Upon these pleas issue was joined and the parties went to trial. The plaintiff obtained a verdict and judgment for one thousand dollars, and the defendant took a writ of error.

It appears from the evidence that the track of the railroad corporation in Plant City runs along Ingram Street as it approaches the depot from Tampa. About “two city blocks” from the depot the track crosses Collins Street, which intersects Ingram Street at right angles and curves at that point toward the depot. The defendant in error was riding a motorcycle on Collins Street going North, approaching the railroad track at the point where it crosses Collins Street. Both Ingram and Collins Streets are about forty or fifty feet wide. The train was approaching the crossing from the west. On the west side of Collins Street near this crossing are several buildings. There is a two-story building on the southwest corner formed by the intersection of the two streets. The defendant in error was running his machine about eig-ht or ten miles an hour and as he arrived at the track he saw the train of the plaintiff in error close upon him. Turning his machine he ran down the track between the rails eastward about eight or ten feet and tried to cross. As the front wheel of his motorcycle crossed the second rail, he said that the “cow catcher” of the engine struck *438his rear wheel and threw him against a fence constructed of barb wire, from which fall he sustained injuries.

The testimony of the defendant in error shows that he knew of the existence of the railroad crossing at Collins Street; that ten feet south of the track he could have seen the train forty or fifty feet away, but he did not look in that direction, he heard no bell, nor whistle and not expecting a train he was “up in the street before he looked” and within two or four feet of the track. Several witnesses for the defendant in error said they heard no bell, the fireman and engineer said the engine’s bell was ringing as the train approached the crossing. The train which consisted of an engine, tender and three cars was stopped by the engineer within the train’s length as soon as the accident occurred.
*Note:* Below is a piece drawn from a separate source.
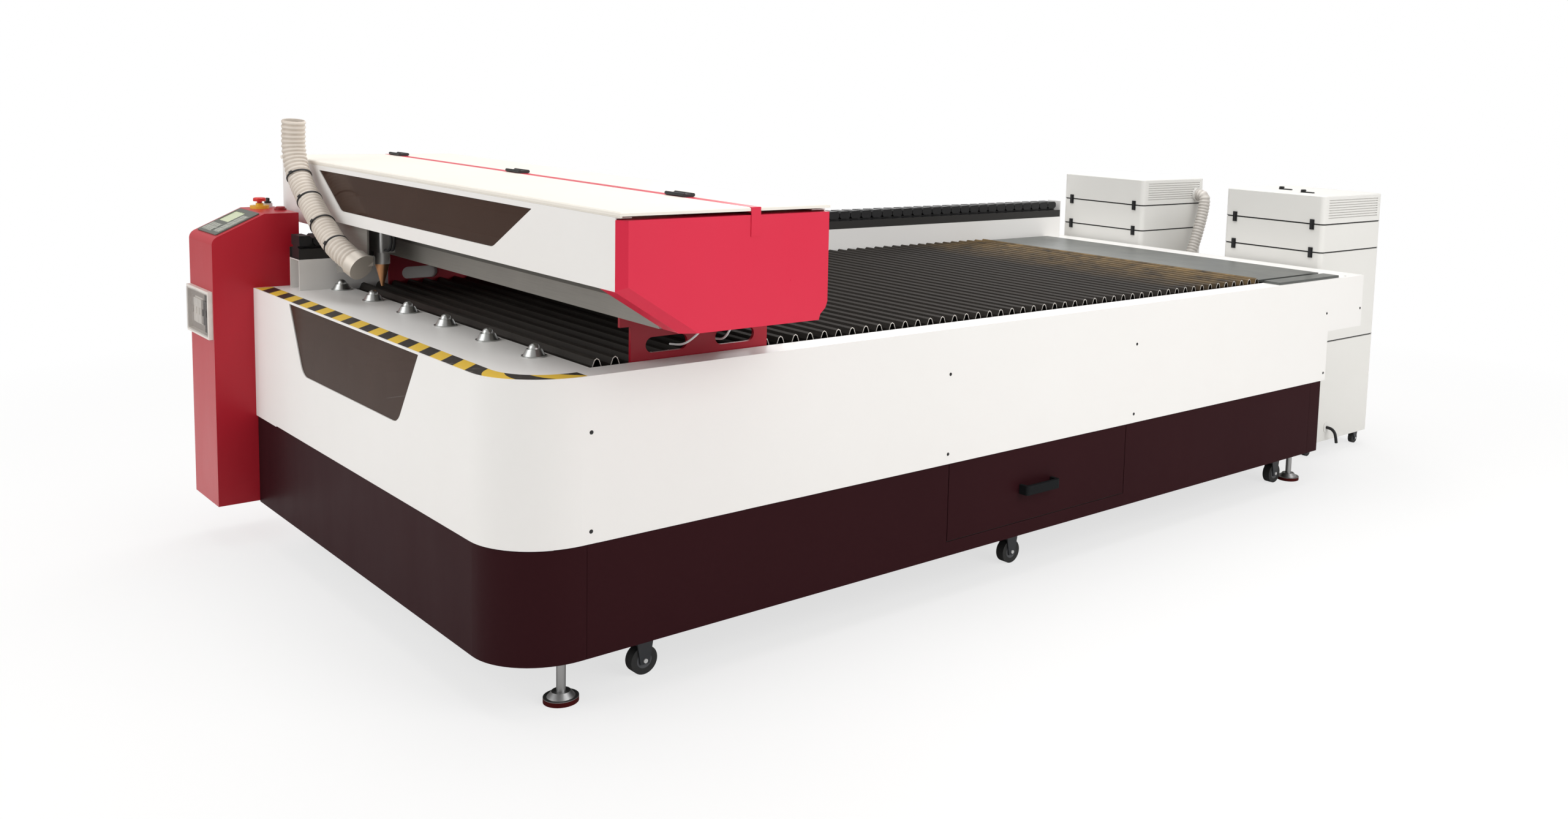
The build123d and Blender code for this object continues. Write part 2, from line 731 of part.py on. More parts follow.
# Drawer: front panel, tray and cup pull
DRAWER_FRONT_Y = SKIRT_INSET
with BuildPart() as drawer:
    x0, x1 = DRAWER_X[0] + DRAWER_GAP, DRAWER_X[1] - DRAWER_GAP
    block((x0, x1), (DRAWER_FRONT_Y, DRAWER_FRONT_Y + SHEET), (DRAWER_Z[0] + DRAWER_GAP, DRAWER_Z[1]))
    tray_x = (x0 + 14, x1 - 14)
    tray_y = (DRAWER_FRONT_Y + SHEET, DRAWER_FRONT_Y + DRAWER_DEPTH)
    block(tray_x, tray_y, (DRAWER_FLOOR_Z, DRAWER_FLOOR_Z + DRAWER_H))
    block(
        (tray_x[0] + SHEET, tray_x[1] - SHEET),
        (tray_y[0], tray_y[1] - SHEET),
        (DRAWER_FLOOR_Z + SHEET, DRAWER_FLOOR_Z + DRAWER_H + 1),
        mode=Mode.SUBTRACT,
    )
    with BuildSketch(level(HANDLE_Z)) as bow:
        bow_y = DRAWER_FRONT_Y - HANDLE_D
        rect(HANDLE_X, HANDLE_X + HANDLE_W, bow_y, DRAWER_FRONT_Y)
        fillet([v for v in bow.vertices() if v.Y < bow_y + 1], HANDLE_R)
        rect(
            HANDLE_X + HANDLE_BAR,
            HANDLE_X + HANDLE_W - HANDLE_BAR,
            bow_y + HANDLE_BAR,
            DRAWER_FRONT_Y,
            mode=Mode.SUBTRACT,
        )
    extrude(amount=HANDLE_H)
save(drawer, "drawer")

# Pedestal on two arms from the frame
slope_run = PED_TOP_X - PED_X[0]
slope_rise = PED_TOP_Z - PED_FRONT_Z
slope_len = sqrt(slope_run**2 + slope_rise**2)
with BuildPart() as pedestal:
    with BuildSketch(along(PED_Y[0])):
        with BuildLine():
            Polyline(
                (PED_X[0], PED_Z),
                (PED_X[1], PED_Z),
                (PED_X[1], PED_TOP_Z),
                (PED_TOP_X, PED_TOP_Z),
                (PED_X[0], PED_FRONT_Z),
                close=True,
            )
        make_face()
    extrude(amount=-(PED_Y[1] - PED_Y[0]))
    front_top = pedestal.edges().filter_by(Axis.Y).group_by(Axis.X)[0].sort_by(Axis.Z)[-1]
    fillet(front_top, PED_R)
    arm_y = (far(TOP_TUBE_Y + TUBE), PED_Y[0])
    for z in ARM_Z:
        block((ARM_X, ARM_X + ARM), arm_y, (z, z + ARM))
save(pedestal, "pedestal")

# Control panel on the slope: bezel with a screen recess and flat keys
panel_plane = Plane(
    origin=place(
        (
            PED_X[0] + slope_run * 0.54,
            (PED_Y[0] + PED_Y[1]) / 2,
            PED_FRONT_Z + slope_rise * 0.54,
        )
    ),
    x_dir=(0, -1, 0),
    z_dir=(-slope_rise, 0, slope_run),
)
with BuildPart() as control_panel:
    with BuildSketch(panel_plane):
        RectangleRounded(PANEL_W, PANEL_L, 6)
    extrude(amount=PANEL_T)
    with BuildSketch(panel_plane.offset(PANEL_T)):
        with Locations((-38, 26)):
            Rectangle(104, 62)
    extrude(amount=-2, mode=Mode.SUBTRACT)
    with BuildSketch(panel_plane.offset(PANEL_T)):
        with Locations((-38, -43)):
            with GridLocations(26, 22, 4, 2):
                RectangleRounded(19, 15, 2)
        with Locations((60, -8)):
            with GridLocations(30, 22, 2, 5):
                RectangleRounded(22, 15, 2)
    extrude(amount=1)
save(control_panel, "control_panel")

# Switch bases on the flat top
with BuildPart() as switch_bases:
    with BuildSketch(level(PED_TOP_Z)):
        with Locations(ESTOP_XY):
            Circle(30)
    extrude(amount=10)
    with BuildSketch(level(PED_TOP_Z + 10)):
        with Locations(ESTOP_XY):
            Circle(12)
    extrude(amount=8)
    with BuildSketch(level(PED_TOP_Z + 4)):
        with Locations(ESTOP_XY):
            Circle(ESTOP_STEM_R + SLIP)
    extrude(amount=14, mode=Mode.SUBTRACT)
    with BuildSketch(level(PED_TOP_Z)):
        with Locations(KEY_XY):
            Circle(14.5)
    extrude(amount=14)
    with BuildSketch(level(PED_TOP_Z)):
        with Locations(BUTTON_XY):
            Circle(19)
            Circle(15, mode=Mode.SUBTRACT)
    extrude(amount=6)
save(switch_bases, "switch_bases")

ESTOP_LOW = PED_TOP_Z + 18 + ESTOP_TRAVEL_GAP
with BuildPart() as estop_button:
    with BuildSketch(level(ESTOP_LOW)):
        with Locations(ESTOP_XY):
            Circle(20)
    extrude(amount=12)
    fillet(estop_button.faces().sort_by(Axis.Z)[-1].edges(), 5)
    with BuildSketch(level(PED_TOP_Z + 4 + ESTOP_TRAVEL_GAP)):
        with Locations(ESTOP_XY):
            Circle(ESTOP_STEM_R)
    extrude(amount=ESTOP_LOW - PED_TOP_Z - 4 - ESTOP_TRAVEL_GAP)
save(estop_button, "estop_button")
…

The evidence as to the speed of the train was very conflicting; the plaintiff below said it was running twenty-five or thirty miles an hour, other witnesses said “twice as fast as a horse could trot,” and others said not over six or eight miles an hour.

If the defendant in error had taken the precaution to look for the train as soon as he passed the corner of Collins and Ingram Streets instead of imprudently running-up to the track, he could have seen the approaching train and easily turned his machine, which was only running at eight or ten miles an hour, and might thus have avoided the danger. A witness, who was on the street about five doors from the corner heard the approaching train and called to the defendant in error to warn him, but he either did not hear or ignored the warning. There was no evidence of the existence of an ordinance of Plant City limiting the speed of trains passing- through the town. Section 2841 of the General Statutes of 1906 prescribing the speed of trains passing through “any of the traveled *439streets of a city” applies only to the traveled streets of a city upon and through which the track of the railroad is located. The court’s charge that “all railroad trains moving through incorporated cities shall move at a rate of speed not to exceed four miles per hour and to do so is negligence on the part of such railroad company,” we think was erroneous. It had no application to the facts in this casé, and was misleading in that it conveyed the idea that the duty devolved upon the plaintiff in error to operate the train at such speed when approaching a street crossing under the circumstances of this case. Seaboard Air Line Ry. v. Smith, 53 Fla. 375, 43 South. Rep. 235. A. C. L. R. R. Co. v. Wallace, 61 Fla. 93.

The imprudence of the plaintiff below in not taking the precaution which under the circumstances might have avoided the accident, but instead heedlessly riding his motorcycle up to and directly in front of the approaching train and then turning down the track between the rails in front of it, exhibited a lack of- prudence which the known risks demanded that he should exercise. The engineer in charge of the approaching locomotive had the right to presume that the defendant in error was in possession of his faculties, that he would not attempt to cross the track ahead of the train with such a narrow margin of time in which to accomplish it, under such circumstances the speed of the train even if it exceeded four miles an hour, and it was the duty of the plaintiff in error to operate it at such speed, could not be considered the proximate cause of the injury. Atlantic Coast Line R. Co. v. Miller, 53 Fla. 246, 44 South. Rep. 247.

The judgment of the court is reversed.

Taylor, C. J., and Shackleford, Cockrell and Whitfield, JJ., concur.